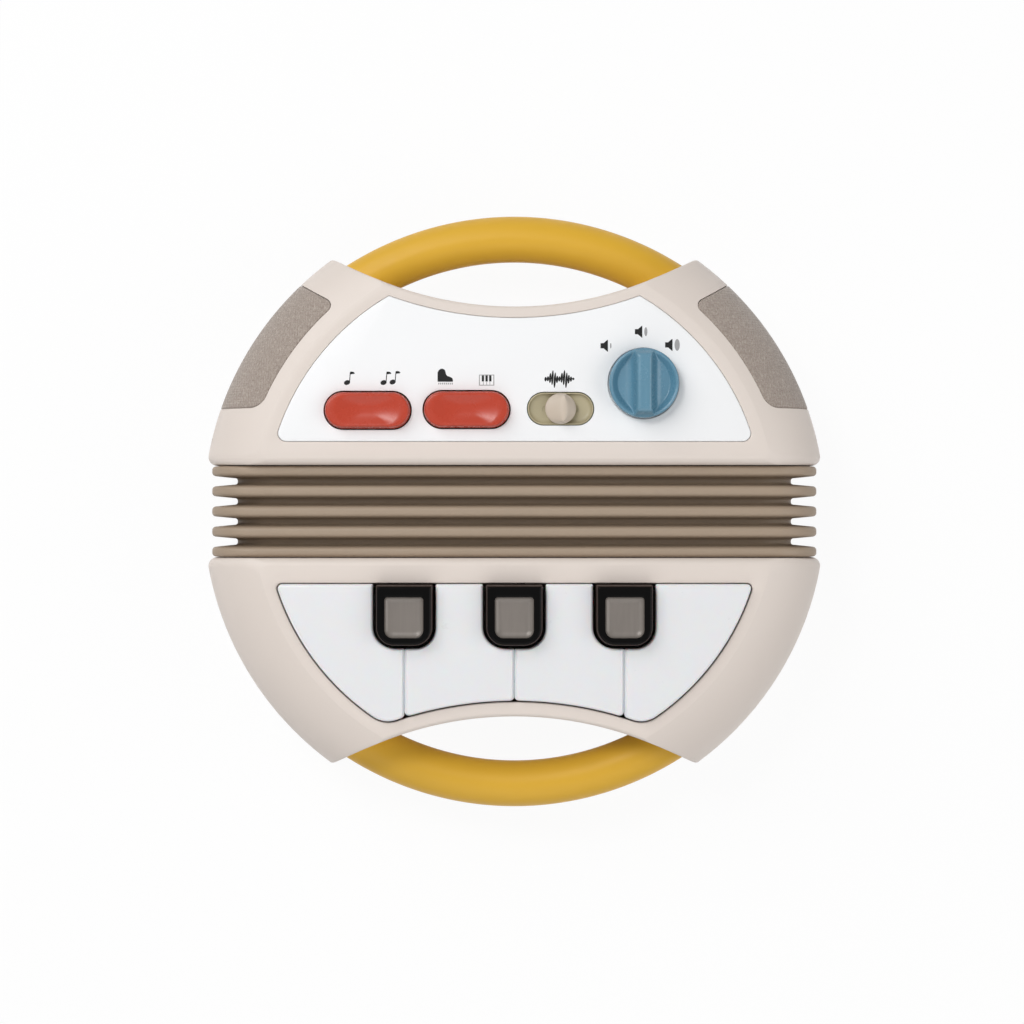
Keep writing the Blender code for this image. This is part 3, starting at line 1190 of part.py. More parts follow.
def add_guides(materials):
    """Two rods fixed in the upper half and the bushes that they slide through in the lower."""
    head_y = -(BUSH_END + OPEN_TRAVEL + GAP)
    collar = ROD_RADIUS + ROD_COLLAR
    high = ROD_UPPER_END - SADDLE_INSET - SADDLE_THICKNESS / 2 - GAP
    low = high - COLLAR_LENGTH
    profile = [(collar, head_y - ROD_HEAD), (collar, head_y), (ROD_RADIUS, head_y), (ROD_RADIUS, low),
               (collar, low), (collar, high), (ROD_RADIUS, high), (ROD_RADIUS, ROD_UPPER_END)]
    inner = ROD_RADIUS + GAP
    outer = inner + BUSH_WALL
    tube = [(inner, -BUSH_START), (outer, -BUSH_START), (outer, -BUSH_END), (inner, -BUSH_END)]
    for word, x in (("left", -ROD_X), ("right", ROD_X)):
        solid(f"guide_rod_{word}", [rod_rings(profile, x)], materials["steel"])
        solid(f"guide_bush_{word}", [rod_rings(tube, x)], materials["olive"], joined=True)


def add_batteries(materials):
    """Three cells side by side, their contacts, the door and its screw."""
    (left, near), (right, far) = battery_box_size()
    z = DOOR_THICKNESS + GAP + BATTERY_RADIUS
    rows = [BATTERY_ROW_Y + (i - (BATTERY_COUNT - 1) / 2) * BATTERY_PITCH for i in range(BATTERY_COUNT)]
    profile = [(BATTERY_NUB_RADIUS, 0.0), (BATTERY_NUB_RADIUS, BATTERY_NUB),
               (BATTERY_RADIUS - BATTERY_EDGE, BATTERY_NUB), (BATTERY_RADIUS, BATTERY_NUB + BATTERY_EDGE),
               (BATTERY_RADIUS, BATTERY_LENGTH)]
    for i, y in enumerate(rows):
        rings = []
        for radius, run in profile:
            x = BATTERY_LEFT + run if i % 2 == 0 else BATTERY_LEFT + BATTERY_LENGTH - run
            rings.append(across(circle(radius, (y, z), 12), x))
        solid(f"battery_{i + 1}", [rings], materials["cell"])
    plate = rectangle((near + GAP, z - CONTACT_HEIGHT / 2), (far - GAP, z + CONTACT_HEIGHT / 2))
    ends = (left + GAP, left + GAP + CONTACT_THICKNESS)
    solid("battery_contact_left", [[across(plate, x) for x in ends]], materials["steel"])
    ends = (right - GAP - CONTACT_THICKNESS, right - GAP)
    contact = solid("battery_contact_right", [[across(plate, x) for x in ends]], materials["steel"])
    tip = ends[0] - SPRING_LENGTH + GAP
    foot = (ends[0] + ends[1]) / 2
    springs = [[across(circle(SPRING_TIP, (y, z), 8), tip), across(circle(SPRING_FOOT, (y, z), 8), foot)]
               for y in rows]
    combine(contact, solid("contact_springs", springs), "UNION")
    add_door(materials)


def add_door(materials):
    """The battery door, flush with the back, and the screw that keeps it shut."""
    (x0, y0), (x1, y1) = door_size()
    corners = [(x, y, DOOR_CORNER) for x, y in ((x0, y0), (x1, y0), (x1, y1), (x0, y1))]
    levels = ((DOOR_CHAMFER, 0), (0, DOOR_CHAMFER), (0, DOOR_THICKNESS))
    rings = [level(inset_rounded(corners, inset), z) for inset, z in levels]
    door = solid("battery_door", [rings], materials["housing"])
    place = door_screw_place()
    seat = DOOR_THICKNESS / 2
    wide, narrow = SCREW_HEAD + GAP, SCREW_RADIUS + GAP
    hole = turned([(wide, -EPS), (wide, seat), (narrow, seat), (narrow, DOOR_THICKNESS + EPS)], place)
    combine(door, solid("door_hole", [hole]), "DIFFERENCE")
    seat -= GAP
    profile = [(SCREW_HEAD, GAP), (SCREW_HEAD, seat), (SCREW_RADIUS, seat),
               (SCREW_RADIUS, DOOR_THICKNESS + DOOR_SCREW_LENGTH)]
    solid("battery_door_screw", [turned(profile, place, 8)], materials["steel"])


def cable_route():
    """The cable's line from the keyboard's board, slack through the bellows, to the main board."""
    z = SEAM_Z
    sag = CABLE_SAG
    low = KEY_BOARD_Z - CABLE_RADIUS - GAP
    high = MAIN_BOARD_Z - CABLE_RADIUS - GAP
    line = [
        (1.0, -2.0, low), (0.88, -1.94, (low + z) / 2), (0.38, -1.65, z + sag / 3), (0.0, -1.3, z),
        (0.0, -0.94, z), (0.25, -0.53, z - sag / 3), (1.0, -0.24, z - sag), (0.75, 0.12, z - sag),
        (-0.5, 0.18, z - sag / 3), (-0.75, 0.47, z), (-0.2, 0.74, z), (0.0, 1.0, z), (0.0, 1.35, z),
        (-0.38, 1.65, z + sag), (-1.0, 1.82, (high + z) / 2), (-1.1, 1.88, high),
    ]
    return [(CABLE_SWING * x, BASE_Y * y, height) for x, y, height in line]


def add_cable(materials):
    """The cable that joins the two boards, with slack inside the bellows."""
    route = cable_route()
    curve = bpy.data.curves.new("link_cable", "CURVE")
    curve.dimensions = "3D"
    curve.bevel_depth = CABLE_RADIUS
    curve.bevel_resolution = 1
    curve.use_fill_caps = True
    spline = curve.splines.new("POLY")
    spline.points.add(len(route) - 1)
    for point, place in zip(spline.points, route):
        point.co = (*place, 1.0)
    curve.materials.append(materials["dark"])
    bpy.context.scene.collection.objects.link(bpy.data.objects.new("link_cable", curve))


def build():
    """Model every piece."""
    start_empty()
    materials = make_materials()
    add_upper_front(materials)
    add_upper_back(materials)
    add_lower_front(materials)
    add_lower_back(materials)
    add_handle("top_handle", 1, materials)
    add_handle("bottom_handle", -1, materials)
    add_bellows(materials)
    add_panel(materials)
    for side, place in ROCKER_PLACES.items():
        add_rocker(side, place, materials)
    add_slider(materials)
    add_knob(materials)
    add_speakers(materials)
    add_boards(materials)
    add_keyboard(materials)
    add_guides(materials)
    add_batteries(materials)
    add_cable(materials)
    add_screws("upper", 1, materials["steel"])
    add_screws("lower", -1, materials["steel"])


build()
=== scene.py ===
"""Looks of the toy accordion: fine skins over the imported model, their finishes, a floor, lights and a
camera straight above, as in the photograph.

Sizes are those of the model, in metres. +Z comes out of the front and +Y runs from the keyboard to
the control panel. "side" is 1 for the upper half and -1 for the lower.
"""

import json
import math

import bmesh
import bpy
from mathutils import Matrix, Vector


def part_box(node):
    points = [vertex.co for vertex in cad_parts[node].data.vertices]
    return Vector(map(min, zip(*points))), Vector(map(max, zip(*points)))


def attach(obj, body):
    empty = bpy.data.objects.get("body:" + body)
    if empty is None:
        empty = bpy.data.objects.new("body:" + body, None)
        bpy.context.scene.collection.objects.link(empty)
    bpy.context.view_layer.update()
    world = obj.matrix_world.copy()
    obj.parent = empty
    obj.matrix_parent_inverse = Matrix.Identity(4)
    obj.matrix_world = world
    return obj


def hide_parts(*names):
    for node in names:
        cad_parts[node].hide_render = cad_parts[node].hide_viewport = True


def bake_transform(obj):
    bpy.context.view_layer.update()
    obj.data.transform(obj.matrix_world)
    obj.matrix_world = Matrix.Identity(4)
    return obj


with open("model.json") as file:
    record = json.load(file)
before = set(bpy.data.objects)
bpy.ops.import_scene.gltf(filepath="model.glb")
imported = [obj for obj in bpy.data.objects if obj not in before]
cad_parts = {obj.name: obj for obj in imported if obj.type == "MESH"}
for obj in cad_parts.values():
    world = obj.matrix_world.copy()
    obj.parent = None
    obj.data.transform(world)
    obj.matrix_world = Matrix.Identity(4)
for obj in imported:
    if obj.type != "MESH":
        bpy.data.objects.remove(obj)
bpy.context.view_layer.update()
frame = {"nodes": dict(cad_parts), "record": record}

MM = 0.001
GAP = 0.3 * MM
WALL = 2.6 * MM
# How far a cutter reaches past what it cuts, and the angle from which an edge is sharp, in degrees
EPS = 1.0 * MM
SHARP_ANGLE = 30

# Housing in plan: a disc with a straight edge at the bellows and a concave cut at the hand
DISC_RADIUS = 115.6 * MM
BASE_Y = 17.0 * MM
CUT_RADIUS = 130.0 * MM
CUT_APEX_Y = 74.7 * MM
CUT_CENTRE_Y = CUT_APEX_Y + CUT_RADIUS
HOUSING = (DISC_RADIUS, BASE_Y, CUT_RADIUS)
BASE_CORNER = 3.2 * MM
TIP_CORNER = 1.6 * MM

# Housing from the side
DEPTH = 62.0 * MM
SEAM_Z = DEPTH / 2
CREASE_RADIUS = 95.4 * MM
CREASE_ANGLE = math.radians(65)
CREASE_SOFTNESS = 1.6 * MM
SHOULDER_DROP = 23.6 * MM
SHOULDER_WIDTH = (DISC_RADIUS - CREASE_RADIUS) / (1 - math.cos(CREASE_ANGLE))
SHOULDER_HEIGHT = SHOULDER_DROP / math.sin(CREASE_ANGLE)
SHOULDER_R = DISC_RADIUS - SHOULDER_WIDTH
SHOULDER_Z = DEPTH - SHOULDER_DROP
BACK_ROUND_WIDTH = 16.0 * MM
BACK_ROUND_HEIGHT = 18.0 * MM
BASE_EDGE = 3.0 * MM
CUT_EDGE = 1.5 * MM
SEAM_EDGE = 0.35 * MM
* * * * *
_Given exercise_
Between the line containing "cad_parts[node].hide_render = cad_parts[node].hide_viewport" and the line containing "imported = [obj" lies the part to return. Return it exactly, counting both of those lines.

_Correct response_
        cad_parts[node].hide_render = cad_parts[node].hide_viewport = True


def bake_transform(obj):
    bpy.context.view_layer.update()
    obj.data.transform(obj.matrix_world)
    obj.matrix_world = Matrix.Identity(4)
    return obj


with open("model.json") as file:
    record = json.load(file)
before = set(bpy.data.objects)
bpy.ops.import_scene.gltf(filepath="model.glb")
imported = [obj for obj in bpy.data.objects if obj not in before]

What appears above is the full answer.